Exercise instructions »
Quote the full listing word for word.

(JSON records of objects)
========================

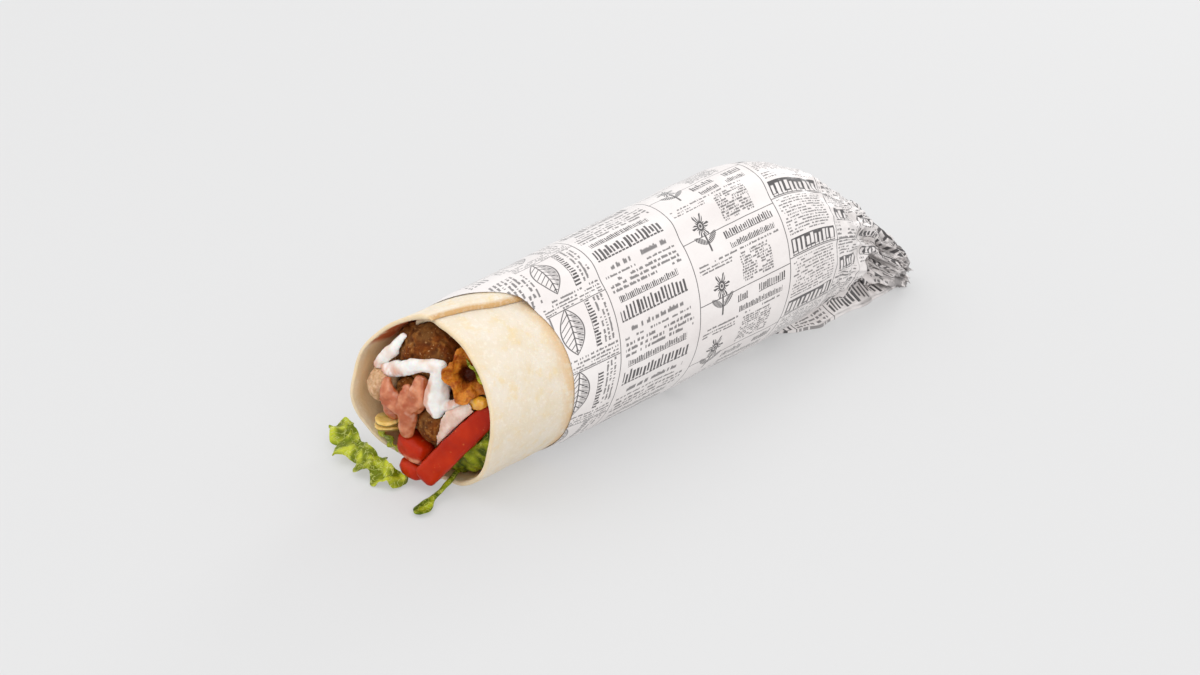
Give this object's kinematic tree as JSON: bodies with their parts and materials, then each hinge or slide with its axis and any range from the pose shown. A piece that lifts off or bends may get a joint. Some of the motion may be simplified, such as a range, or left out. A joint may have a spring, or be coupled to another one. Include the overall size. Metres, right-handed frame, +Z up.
{
  "type": "kebab wrap",
  "caption": "Rolled flatbread wrap with falafel, salad and sauce showing at its open end, in a paper wrapper that is gathered into a crumpled tail.",
  "frame": {"origin": "middle of the bounding box's underside, on the surface that the wrap lies on", "axes": "+X along the wrap from its open mouth to the gathered tail of the paper, +Z up; the side with the loose paper fold faces -Y"},
  "size_m": [0.2344, 0.0776, 0.0641],
  "materials": {
    "bread": "soft baked flatbread, matt, pale with light brown spots",
    "paper": "smooth greaseproof paper with a slight sheen",
    "falafel": "dark fried crust",
    "falafel_pale": "crumbly pale inside of a falafel",
    "filling": "mixed filling, matt",
    "tomato": "wet and glossy",
    "pickle": "wet",
    "lettuce": "waxy leaf, light green",
    "leaf": "waxy leaf, dark green",
    "fried_onion": "crisp and slightly oily",
    "onion": "moist, slightly see-through raw onion",
    "pepper": "wet and glossy",
    "white_sauce": "thick, glossy",
    "pink_sauce": "thick, glossy"
  },
  "bodies": {
    "root": {"falafel_left": "falafel_pale", "falafel_low": "falafel", "falafel_middle": "falafel", "falafel_top": "falafel", "filling_core": "filling", "flatbread": "bread", "fried_onion": "fried_onion", "fried_onion_small": "fried_onion", "leaf_near": "leaf", "lettuce_inner": "lettuce", "lettuce_outer": "lettuce", "lettuce_top": "lettuce", "onion_band": "onion", "paper_wrapper": "paper", "pickle_lower": "pickle", "pickle_upper": "pickle", "pink_sauce": "pink_sauce", "rocket_leaf": "leaf", "tomato_chunk": "tomato", "tomato_low": "tomato", "tomato_strip": "tomato", "white_sauce": "white_sauce", "white_sauce_stripe": "white_sauce", "yellow_pepper": "pepper"}
  },
  "joints": []
}
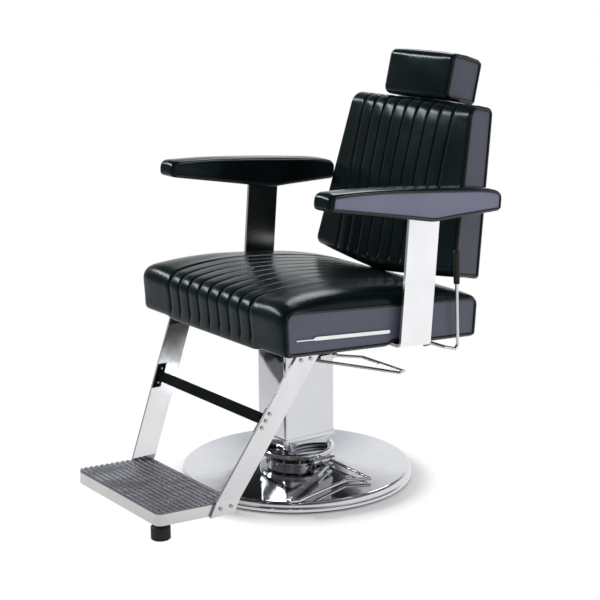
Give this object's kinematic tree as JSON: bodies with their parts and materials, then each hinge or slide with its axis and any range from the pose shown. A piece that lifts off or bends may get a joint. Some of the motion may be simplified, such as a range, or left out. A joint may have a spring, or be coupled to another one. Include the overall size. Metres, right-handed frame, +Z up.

========================

Solution to this problem »
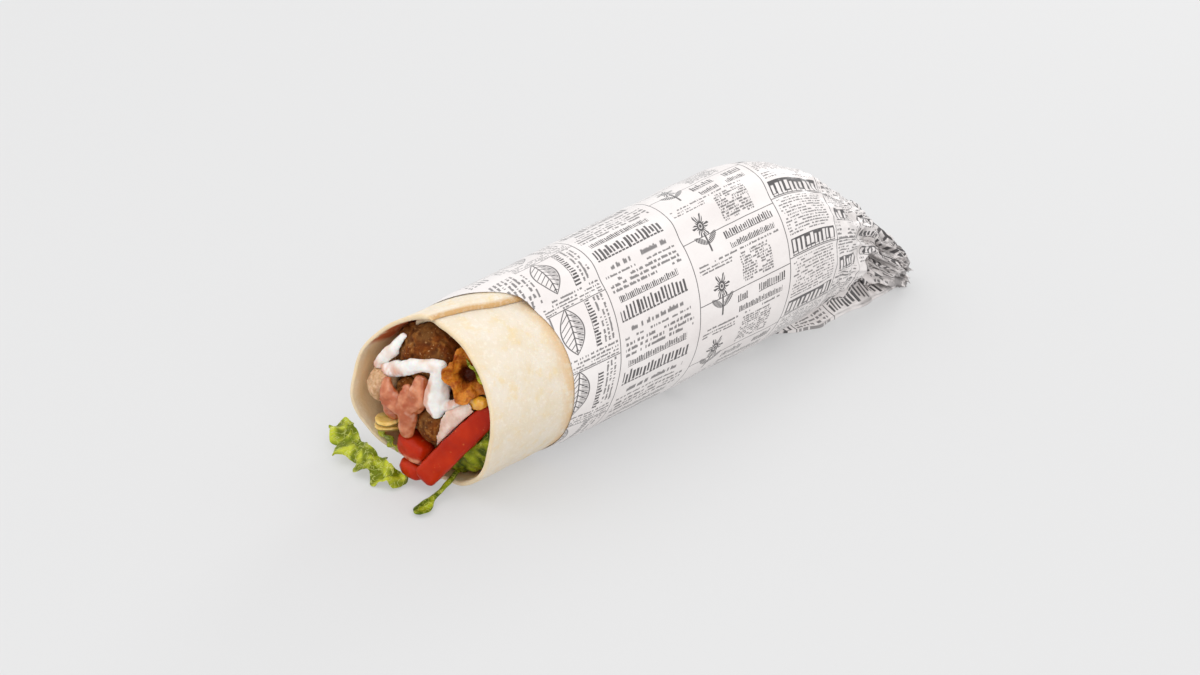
Give this object's kinematic tree as JSON: bodies with their parts and materials, then each hinge or slide with its axis and any range from the pose shown. A piece that lifts off or bends may get a joint. Some of the motion may be simplified, such as a range, or left out. A joint may have a spring, or be coupled to another one. Include the overall size. Metres, right-handed frame, +Z up.
{
  "type": "kebab wrap",
  "caption": "Rolled flatbread wrap with falafel, salad and sauce showing at its open end, in a paper wrapper that is gathered into a crumpled tail.",
  "frame": {"origin": "middle of the bounding box's underside, on the surface that the wrap lies on", "axes": "+X along the wrap from its open mouth to the gathered tail of the paper, +Z up; the side with the loose paper fold faces -Y"},
  "size_m": [0.2344, 0.0776, 0.0641],
  "materials": {
    "bread": "soft baked flatbread, matt, pale with light brown spots",
    "paper": "smooth greaseproof paper with a slight sheen",
    "falafel": "dark fried crust",
    "falafel_pale": "crumbly pale inside of a falafel",
    "filling": "mixed filling, matt",
    "tomato": "wet and glossy",
    "pickle": "wet",
    "lettuce": "waxy leaf, light green",
    "leaf": "waxy leaf, dark green",
    "fried_onion": "crisp and slightly oily",
    "onion": "moist, slightly see-through raw onion",
    "pepper": "wet and glossy",
    "white_sauce": "thick, glossy",
    "pink_sauce": "thick, glossy"
  },
  "bodies": {
    "root": {"falafel_left": "falafel_pale", "falafel_low": "falafel", "falafel_middle": "falafel", "falafel_top": "falafel", "filling_core": "filling", "flatbread": "bread", "fried_onion": "fried_onion", "fried_onion_small": "fried_onion", "leaf_near": "leaf", "lettuce_inner": "lettuce", "lettuce_outer": "lettuce", "lettuce_top": "lettuce", "onion_band": "onion", "paper_wrapper": "paper", "pickle_lower": "pickle", "pickle_upper": "pickle", "pink_sauce": "pink_sauce", "rocket_leaf": "leaf", "tomato_chunk": "tomato", "tomato_low": "tomato", "tomato_strip": "tomato", "white_sauce": "white_sauce", "white_sauce_stripe": "white_sauce", "yellow_pepper": "pepper"}
  },
  "joints": []
}
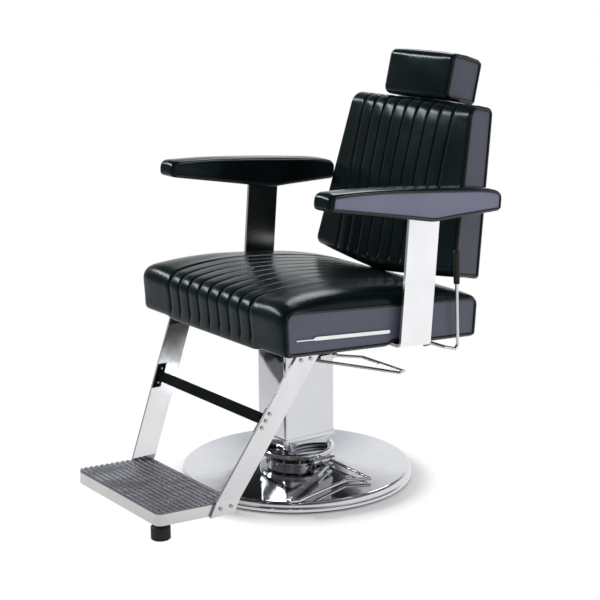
Give this object's kinematic tree as JSON: bodies with their parts and materials, then each hinge or slide with its axis and any range from the pose shown. A piece that lifts off or bends may get a joint. Some of the motion may be simplified, such as a range, or left out. A joint may have a spring, or be coupled to another one. Include the overall size. Metres, right-handed frame, +Z up.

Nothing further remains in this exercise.